Brian Duffy, the cartoonist who replaced Frank Miller, was laid off a few years back. (He subsequently got hired by Des Moines Cityview Magazine!!!) Many other staff writers have also been let go. There are fewer sections of the newspaper nowadays and fewer advertising supplements and coupons to cut out. The sections aimed at senior citizens and young mothers seem to have ceased publication.  The daily’s readership is now down to under 90,000 as I understand it—which was before the announced price increase. Meanwhile, the Register moved out of its building at 8th and Locust and into downsized-spaces a few blocks down the street.

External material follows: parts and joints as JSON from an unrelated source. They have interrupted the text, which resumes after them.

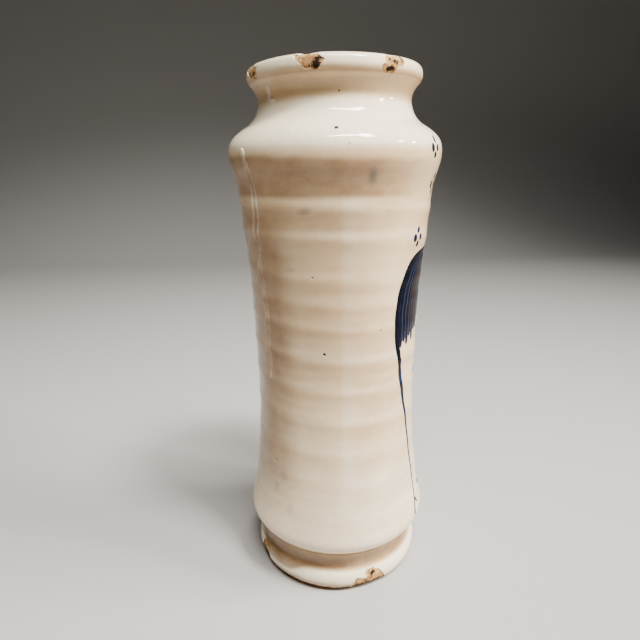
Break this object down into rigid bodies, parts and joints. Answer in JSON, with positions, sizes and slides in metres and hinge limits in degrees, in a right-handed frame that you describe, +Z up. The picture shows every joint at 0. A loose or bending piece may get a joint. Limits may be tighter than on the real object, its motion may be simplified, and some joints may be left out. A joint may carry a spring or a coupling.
{
  "type": "apothecary jar",
  "caption": "Tall waisted earthenware drug jar with a flared shoulder, short neck for a tied cover, grooved foot, white tin glaze and a cobalt-painted front.",
  "frame": {"origin": "centre of the resting face, on the surface that the jar stands on", "axes": "+Z up the jar's own axis, the painted front faces -Y"},
  "size_m": [0.1104, 0.1104, 0.28],
  "materials": {
    "fired_clay": "matt buff earthenware",
    "tin_glaze": "glossy off-white tin glaze",
    "inner_glaze": "glossy cream glaze",
    "glaze_runs": "glossy raised glaze",
    "cobalt": "glossy in-glaze cobalt blue",
    "cobalt_wash": "glossy thin cobalt wash",
    "deep_cobalt": "glossy thick cobalt blue",
    "manganese": "glossy manganese brown"
  },
  "bodies": {
    "root": {"clay_body": "fired_clay", "outer_glaze": "tin_glaze", "inner_glaze": "inner_glaze", "glaze_runs": "glaze_runs", "cobalt_outlines": "cobalt", "cobalt_tails": "cobalt", "cobalt_wash": "cobalt_wash", "cobalt_feathers": "deep_cobalt", "manganese_feathers": "manganese", "cobalt_stem": "cobalt", "cobalt_leaves": "cobalt", "cobalt_flowers": "cobalt"}
  },
  "joints": []
}
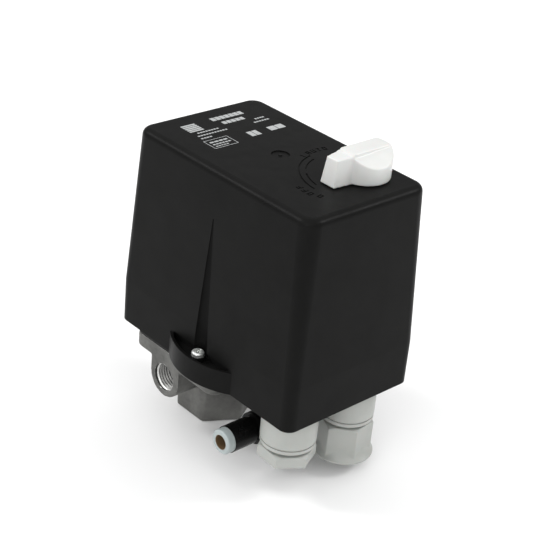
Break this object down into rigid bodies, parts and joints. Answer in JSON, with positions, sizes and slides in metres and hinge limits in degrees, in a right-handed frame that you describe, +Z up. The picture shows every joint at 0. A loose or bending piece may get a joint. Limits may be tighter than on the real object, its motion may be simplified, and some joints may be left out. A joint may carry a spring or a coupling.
{
  "type": "pressure switch",
  "caption": "Compressor pressure switch: tapered black hood with white rotary knob, cast pressure flange, relief valve with push-in port and grey cable glands.",
  "frame": {"origin": "centre of the bottom pressure port's mouth", "axes": "+Z up along the pressure port, +X along the long side towards the cable glands, -Y the side the relief valve tube port faces"},
  "size_m": [0.1112, 0.0844, 0.1491],
  "materials": {
    "cover_black": "fine-grained satin thermoplastic",
    "knob_white": "satin white thermoplastic",
    "base_black": "matt glass-filled thermoplastic",
    "cast_aluminium": "bead-blasted die casting",
    "zinc_steel": "bright zinc plated",
    "plain_steel": "drawn and passivated",
    "spring_steel": "oiled spring wire",
    "gland_grey": "smooth light-grey polyamide",
    "valve_black": "glass-filled polyamide, slightly glossy",
    "collar_grey": "pale grey acetal",
    "rubber_black": "nitrile rubber",
    "brass": "turned brass",
    "copper": "rolled copper with silver tips",
    "moulded_grey": "moulded thermoset",
    "moulded_cream": "moulded carrier plastic"
  },
  "bodies": {
    "housing": {"cover": "cover_black", "cover_screws": "zinc_steel", "shaft_bush": "brass", "pressure_flange": "cast_aluminium", "diaphragm": "rubber_black", "flange_screws": "zinc_steel", "base_plate": "base_black", "front_gland_nut": "gland_grey", "rear_gland_nut": "gland_grey", "front_gland_body": "gland_grey", "front_gland_locknut": "gland_grey", "front_gland_seal": "rubber_black", "front_gland_slip_ring": "moulded_cream", "rear_gland_body": "gland_grey", "rear_gland_locknut": "gland_grey", "rear_gland_seal": "rubber_black", "rear_gland_slip_ring": "moulded_cream", "valve_body": "valve_black", "valve_guide": "brass", "valve_seat": "rubber_black", "valve_spring": "spring_steel", "grab_ring": "spring_steel", "tube_seal": "rubber_black", "difference_spring": "spring_steel", "spring_bracket": "plain_steel", "bracket_screws": "zinc_steel", "lever_pin": "plain_steel", "contact_housing": "moulded_grey", "fixed_contacts": "copper", "terminal_screws": "zinc_steel", "terminal_clamps": "plain_steel", "relay_housing": "moulded_grey", "bimetal_strips": "brass", "heater_windings": "copper", "earth_plate": "brass", "earth_screws": "zinc_steel"},
    "selector": {"rotary_knob": "knob_white", "knob_shaft": "moulded_cream"},
    "switching_slide": {"switching_slide": "moulded_cream"},
    "contact_carrier": {"contact_carrier": "moulded_cream", "moving_contacts": "copper", "contact_springs": "spring_steel"},
    "plunger": {"plunger": "cast_aluminium", "lower_spring_seat": "zinc_steel", "main_spring": "spring_steel"},
    "rocker": {"rocker": "plain_steel"},
    "range_screw": {"range_screw": "zinc_steel"},
    "range_nut": {"range_nut": "plain_steel"},
    "difference_screw": {"difference_screw": "zinc_steel"},
    "difference_nut": {"difference_nut": "plain_steel"},
    "valve_stem": {"valve_stem": "brass"},
    "tube_collar": {"tube_collar": "collar_grey"},
    "trip_slide": {"trip_slide": "moulded_cream"},
    "current_dial": {"current_dial": "moulded_cream"}
  },
  "joints": [
    {"name": "knob_turn", "type": "hinge", "parent": "housing", "child": "selector", "pos_m": [0.0595, 0.0151, 0.12], "axis": [0, 0, 1], "range_deg": [-90, 0]},
    {"name": "switching_slide_lift", "type": "slide", "parent": "housing", "child": "switching_slide", "axis": [0, 0, 1], "range_m": [-0.00245, 0]},
    {"name": "plunger_lift", "type": "slide", "parent": "housing", "child": "plunger", "axis": [0, 0, 1], "range_m": [0, 0.0008], "stiffness_N_per_m": 20000, "springref_m": -0.006},
    {"name": "rocker_tilt", "type": "hinge", "parent": "housing", "child": "rocker", "pos_m": [-0.019, 0, 0.0517], "axis": [0, -1, 0], "range_deg": [0, 2.45]},
    {"name": "contact_carrier_lift", "type": "slide", "parent": "switching_slide", "child": "contact_carrier", "axis": [0, 0, 1], "range_m": [0, 0.0029]},
    {"name": "valve_stem_lift", "type": "slide", "parent": "housing", "child": "valve_stem", "axis": [0, 0, 1], "range_m": [0, 0.00272], "deforming": ["valve_spring"]},
    {"name": "range_screw_turn", "type": "hinge", "parent": "housing", "child": "range_screw", "pos_m": [0, 0, 0.108], "axis": [0, 0, 1], "range_deg": [0, 1080]},
    {"name": "range_nut_travel", "type": "slide", "parent": "housing", "child": "range_nut", "axis": [0, 0, 1], "range_m": [-0.006, 0], "deforming": ["main_spring"]},
    {"name": "difference_screw_turn", "type": "hinge", "parent": "housing", "child": "difference_screw", "pos_m": [0.021, 0, 0.108], "axis": [0, 0, 1], "range_deg": [0, 1440]},
    {"name": "difference_nut_travel", "type": "slide", "parent": "housing", "child": "difference_nut", "axis": [0, 0, 1], "range_m": [-0.004, 0], "deforming": ["difference_spring"]},
    {"name": "tube_collar_press", "type": "slide", "parent": "housing", "child": "tube_collar", "axis": [0, 1, 0], "range_m": [0, 0.001], "stiffness_N_per_m": 1500, "springref_m": -0.0005},
    {"name": "trip_slide_travel", "type": "slide", "parent": "housing", "child": "trip_slide", "axis": [1, 0, 0], "range_m": [0, 0.0015], "stiffness_N_per_m": 300, "springref_m": -0.0005},
    {"name": "current_dial_turn", "type": "hinge", "parent": "housing", "child": "current_dial", "pos_m": [0.04, -0.02, 0.114], "axis": [0, 0, 1], "range_deg": [-135, 135]}
  ],
  "couplings": [
    {"joint": "switching_slide_lift", "follows": "knob_turn", "m_per_rad": 0.0015597},
    {"joint": "rocker_tilt", "follows": "plunger_lift", "rad_per_m": 52.632},
    {"joint": "contact_carrier_lift", "follows": "plunger_lift", "ratio": 3.63},
    {"joint": "valve_stem_lift", "follows": "plunger_lift", "ratio": 3.4},
    {"joint": "range_screw_turn", "follows": "range_nut_travel", "rad_per_m": -3141.6},
    {"joint": "difference_screw_turn", "follows": "difference_nut_travel", "rad_per_m": -6283.1}
  ]
}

Shortly after the announcement of the fee increase, a news report indicated that more advertising and newsroom staff would be laid off. While I don’t have any specifics as of this date (August 2, 2013), I believe that advertising still pays the bills at many a newspaper; those newspapers which have tried to survive on just subscriptions rarely do so.  Journalists and photographers who know how to capture a story, how to tell it—how to cover the news—without them, what do you have?

Advertising staff and news staff are the backbone of newspapers, even today! Advertising people bring in the ads for the readers to see—along with the dollars needed to keep the newspaper going. News staff write the stories and take the photos for the readers. Without them, you have no newspaper.

That price increase may be another nail in the coffin—or the last one. I hope I’m wrong, but I fear that this price increase and the layoffs will be among the last. Hold onto your printed newspaper copies, everyone—they could be collectors’ items one of these days.